-- start Dataset content --
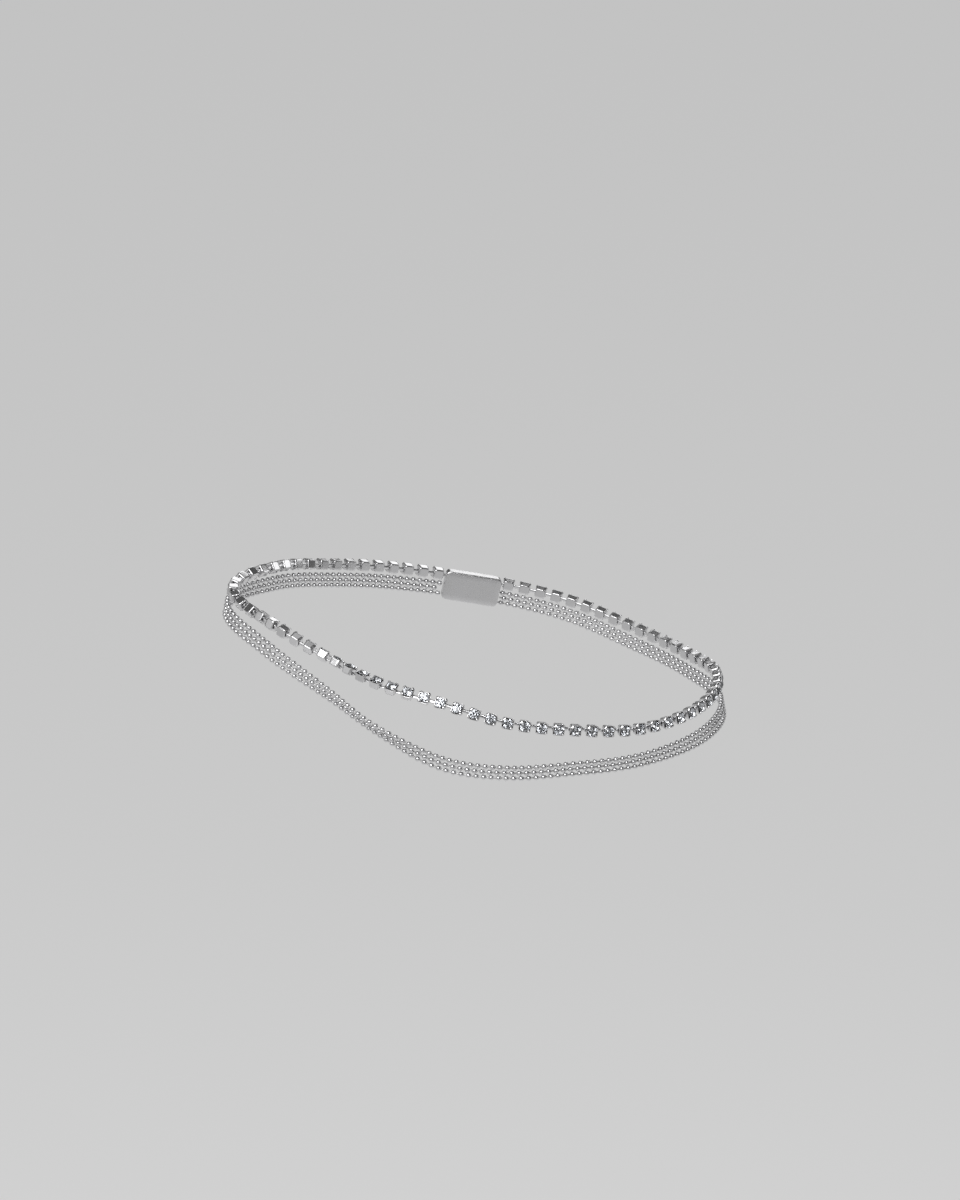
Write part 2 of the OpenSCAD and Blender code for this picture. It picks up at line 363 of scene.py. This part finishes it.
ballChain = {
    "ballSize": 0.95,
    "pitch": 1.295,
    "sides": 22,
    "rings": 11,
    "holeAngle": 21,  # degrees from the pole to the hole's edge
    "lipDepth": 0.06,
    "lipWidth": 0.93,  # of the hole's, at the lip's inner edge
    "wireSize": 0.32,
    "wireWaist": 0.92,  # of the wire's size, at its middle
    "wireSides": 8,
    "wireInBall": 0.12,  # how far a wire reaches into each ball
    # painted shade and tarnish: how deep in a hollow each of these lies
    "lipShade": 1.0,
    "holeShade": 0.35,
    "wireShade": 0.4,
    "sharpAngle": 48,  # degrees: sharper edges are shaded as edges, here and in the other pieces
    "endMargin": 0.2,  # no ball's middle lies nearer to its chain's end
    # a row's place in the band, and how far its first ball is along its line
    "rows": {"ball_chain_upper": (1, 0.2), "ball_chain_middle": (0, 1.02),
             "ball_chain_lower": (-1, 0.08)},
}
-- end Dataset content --
- **Short task**: Reproduce the material above, every line of it, exactly.

- **Exercise result**:
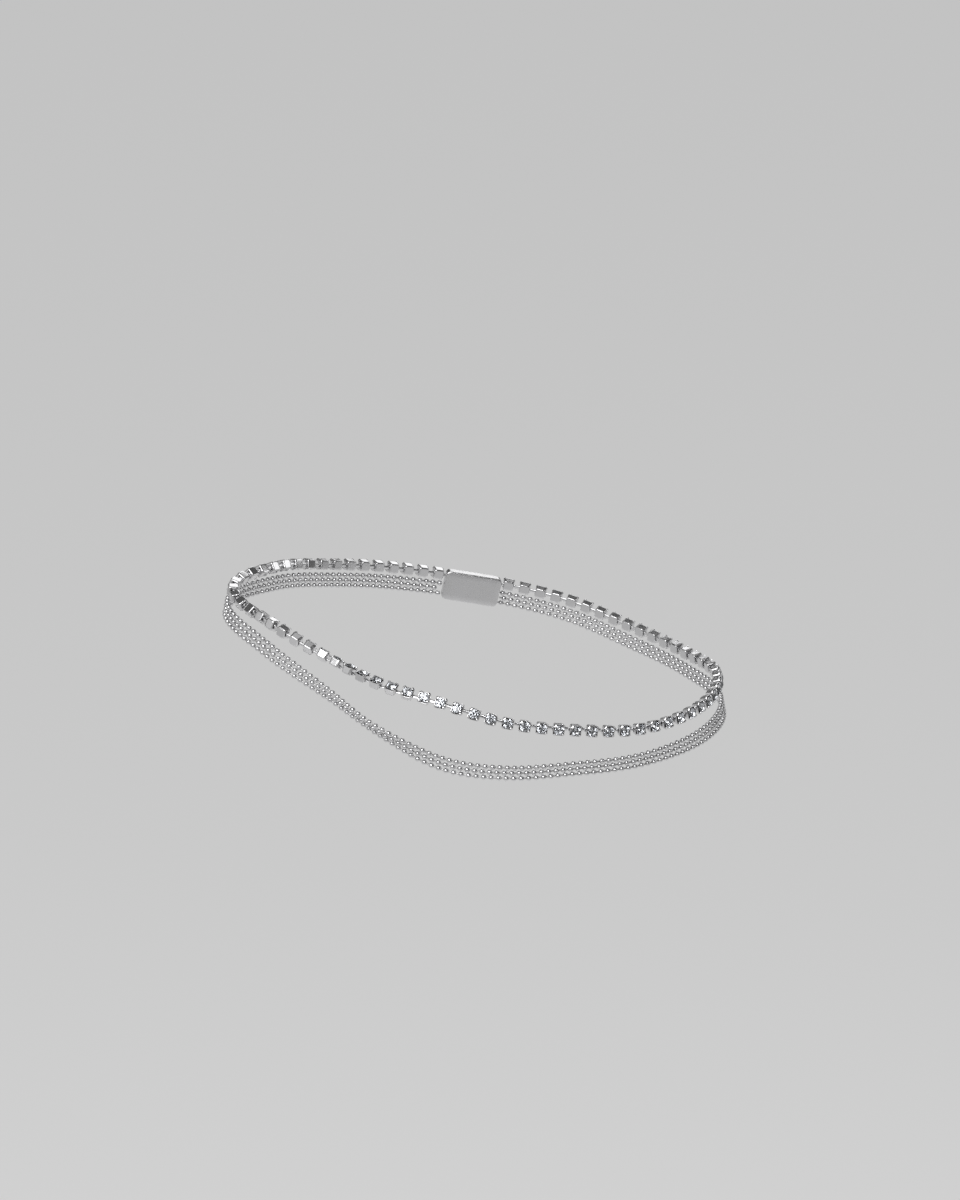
Write part 2 of the OpenSCAD and Blender code for this picture. It picks up at line 363 of scene.py. This part finishes it.
ballChain = {
    "ballSize": 0.95,
    "pitch": 1.295,
    "sides": 22,
    "rings": 11,
    "holeAngle": 21,  # degrees from the pole to the hole's edge
    "lipDepth": 0.06,
    "lipWidth": 0.93,  # of the hole's, at the lip's inner edge
    "wireSize": 0.32,
    "wireWaist": 0.92,  # of the wire's size, at its middle
    "wireSides": 8,
    "wireInBall": 0.12,  # how far a wire reaches into each ball
    # painted shade and tarnish: how deep in a hollow each of these lies
    "lipShade": 1.0,
    "holeShade": 0.35,
    "wireShade": 0.4,
    "sharpAngle": 48,  # degrees: sharper edges are shaded as edges, here and in the other pieces
    "endMargin": 0.2,  # no ball's middle lies nearer to its chain's end
    # a row's place in the band, and how far its first ball is along its line
    "rows": {"ball_chain_upper": (1, 0.2), "ball_chain_middle": (0, 1.02),
             "ball_chain_lower": (-1, 0.08)},
}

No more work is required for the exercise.